Today’s concern is an outstanding Mozart concert from the Royal Northern Sinfonia and Thomas Zehetmair. It opened with the first of Mozart’s so-called ‘Salzburg symphonies’, not actually reckoned as forming part of his listed symphonies, but rather a divertimento for strings. From the very outset, the first movement, and indeed the work as a whole, pulsated with life, Mozart seemingly as much in the bloodstream of this country’s only full-time chamber orchestra as of the Salzburg-born Zehetmair. Unfailingly stylish, apparently straightforward, this performance, impelled by a proper sense of formal dynamism, benefited from a clear sense of harmonic rhythm, the charm and musical sense of antiphonally-seated violins, and a lively sense of characterisation. Minor-mode excursions had a real sense of broaching new territory. And with repeats taken, this divertimento seemed anything but slight. The slow movement was warm, graceful, again with a sense of ‘rightness’ to Zehetmair’s chosen tempo. Phrasing was again unobtrusive but telling: no ‘period’ traffic-calmer bumps here. At least as important, there was, even in a new City of London concert hall, a crucial sense of the magical outdoor serenade of a Salzburg evening. I was put in mind of Sándor Végh’s work with the Camerata Academica Salzburg, and there can be little higher praise than that. The finale was alert, witty, fresh: full of the young Mozart’s joy to be alive, a joy already unmistakeably personal in style, whatever its antecedents. Mozart’s counterpoint was conveyed with loving sternness, his orchestral tricks – they ought to be Haydnesque, but they could only be Mozart’s – despatched with loving flair.

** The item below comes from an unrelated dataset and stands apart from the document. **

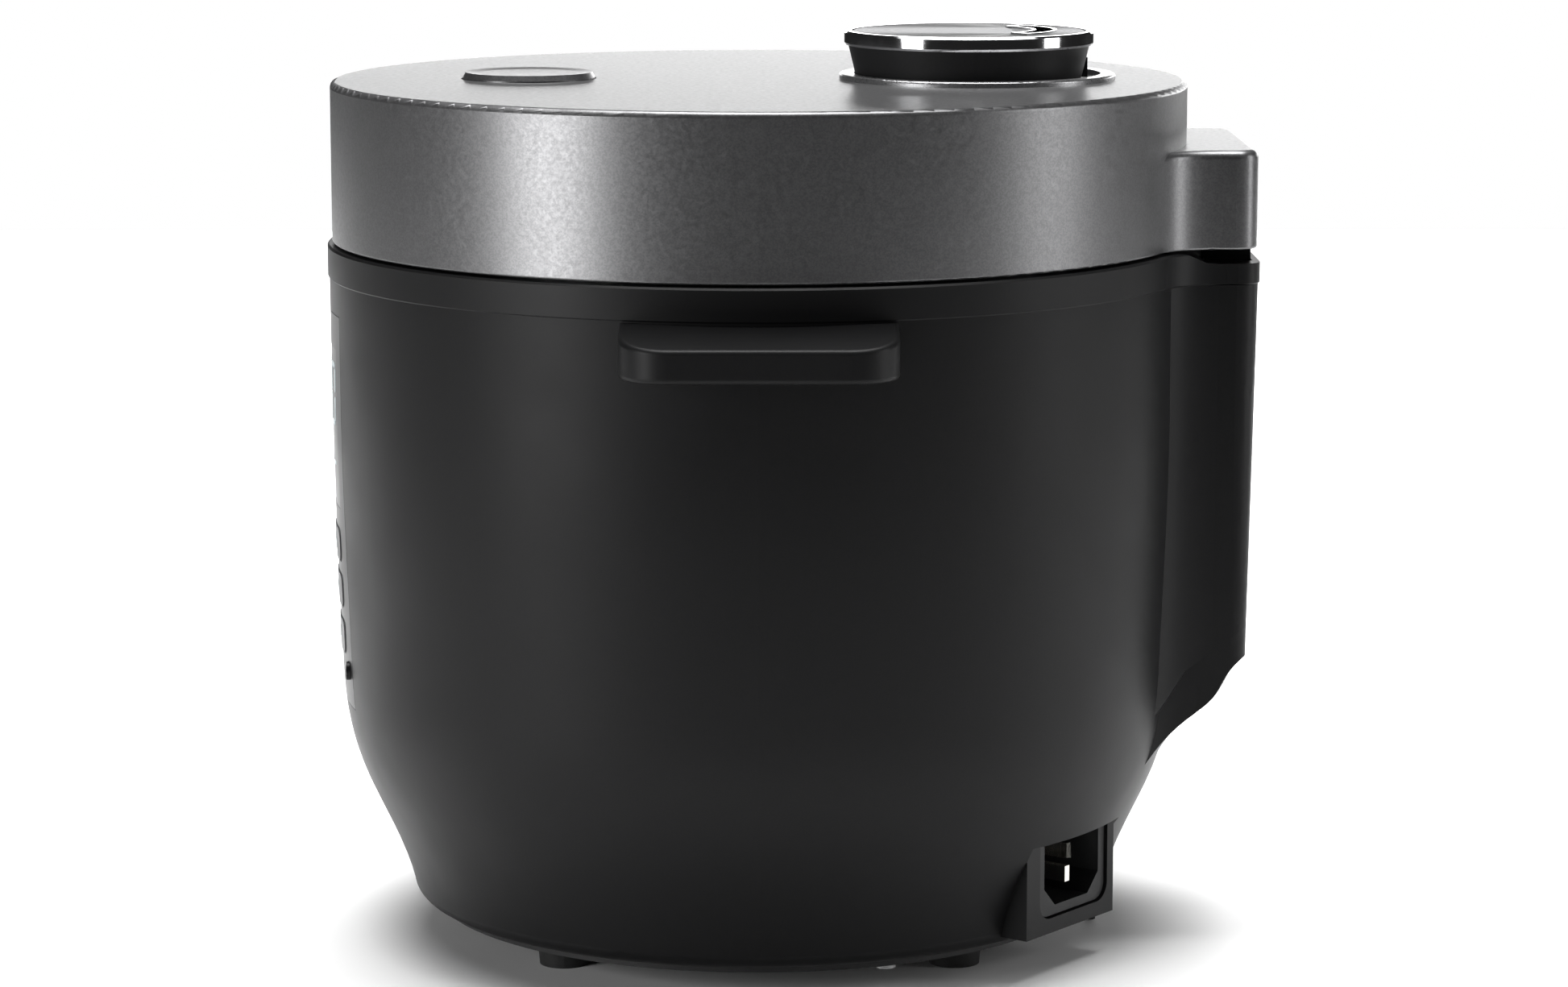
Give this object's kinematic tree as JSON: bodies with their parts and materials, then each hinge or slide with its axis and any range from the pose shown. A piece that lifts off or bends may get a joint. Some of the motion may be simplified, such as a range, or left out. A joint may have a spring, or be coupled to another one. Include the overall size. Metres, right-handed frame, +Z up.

If that divertimento is a sparkling, far from callow, early work, the Sinfonia concertante for violin and viola is a towering masterpiece. Zehetmair was joined by his wife and regular duo partner, Ruth Killius. Both turned towards and played with their respective sections in the opening ritornello. The Sinfonia’s wind proved just as warm, rounded, sparkling as its strings. Solo lines emerged from what had gone before as the soloists turned toward the audience. (Zehetmair would turn back to conduct when he was not playing.) There was a true experience of dialogue between all the players, not just the soloists. Though there was plenty of individual ‘character’ to the soloists’ performance, it seemed to be the character of the instruments and Mozart’s writing for them, rather than the product of externally applied – or mis-applied – ‘personality’. Oboes and horns were equally brimming with Mozartian magic. Yet this was certainly not prettified or manicured Mozart; beauty rather emerged through an eminently human performance. Might I find a cavil? If pushed, I suppose there was not much sense to be heard of the autumnal, but Mozart in springtime worked more than well enough. The slow movement was taken quicker than once would have been the case, but at no loss to its tragic songfulness; it still emerged as a son of its counterpart in the E-flat piano concerto, KV 271. Killius’s viola tone sounded, if anything, still richer, Zehetmair’s violin perhaps less silken, more golden. Violin and viola sang to each other as if operatic lovers. Certainly a vital Mozartian erotic charge was present, whether in the tension of the cadenza or elsewhere; so too was the unmistakeable quality of an orchestra smiling through tears. The finale was bright, bushy-tailed, irresistible, and just as full of musical energy as its predecessors. Indeed, it emerged as the miraculous reconciler of the musical tendencies heard in them. We heard as an encore a duo for violin and viola by Heinz Holliger, the second of his Three Sketches, expressly intended as an encore to this work, viola scordatura and all. It benefited from a similar questing, captivating energy.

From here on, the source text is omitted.